Melissa, I try to use my a/c sparingly too, mostly because it's very difficult to get it at a temperature that feels ok on a constant basis, and because it's pretty bad for the sinuses. I find that if you let yourself, you can acclimatize. I'm also amazed at the number of ENVIRONMENTALISTS who cannot live without air conditioning.
What I do is I keep rags in the water in the refrigerator and tie them around my head from time to time. But the go-to method, the fail-safe, is a quick spray down with cool water, and not really toweling off. Lasts about 2 hours.
My only question on the article is: where does that fan come from??
"Unfortunately I live in 650 sq ft of Brooklyn railroad apartment with NOTHING as tall as my building for hundreds of yards in either direction. The cross breeze is dreamy."

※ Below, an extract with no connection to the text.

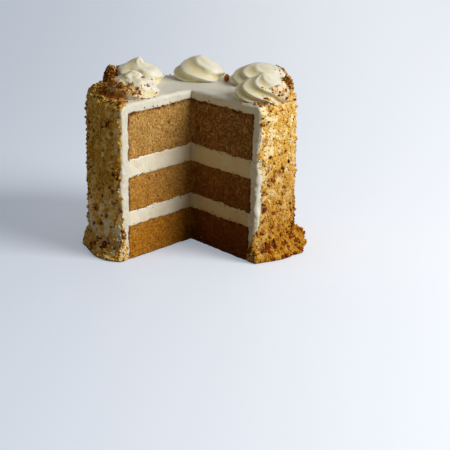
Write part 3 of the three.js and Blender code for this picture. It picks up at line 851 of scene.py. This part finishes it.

I live in even less than that! Not having anything next to your building is a good thing. The reason I say that is that that way, night time heat is release faster and a bit more easily, not as trapped by being next to another tall object.
If you can't get a cross breeze to work for you, try a swamp cooler.
Growing up poor in the south teaches proper use of a fan. It still amazes me how little my Michigander inlaws get about cross breezes and fans. They think they're a waste of electricity. That said, I doubt my much younger sister has any idea how to position fans properly because she's part of the ac generation.
Being a Texan I definetly know it is hot here in the summers, but honestly hot like most places (aside from San Francisco/love it! etc.) get in the summer.
BUT; we definetly do not have to run our AC's year round! lol...
Around October (here in Houston and most of Texas) it cools down, and we def. get a winter, sometimes even snow (not Houston/but Dallas often and the panhandle every year and A LOT), freezing temps. etc.
Sorry you know us Texans like to talk. :)
BUT fans / used in this manner are def. effective.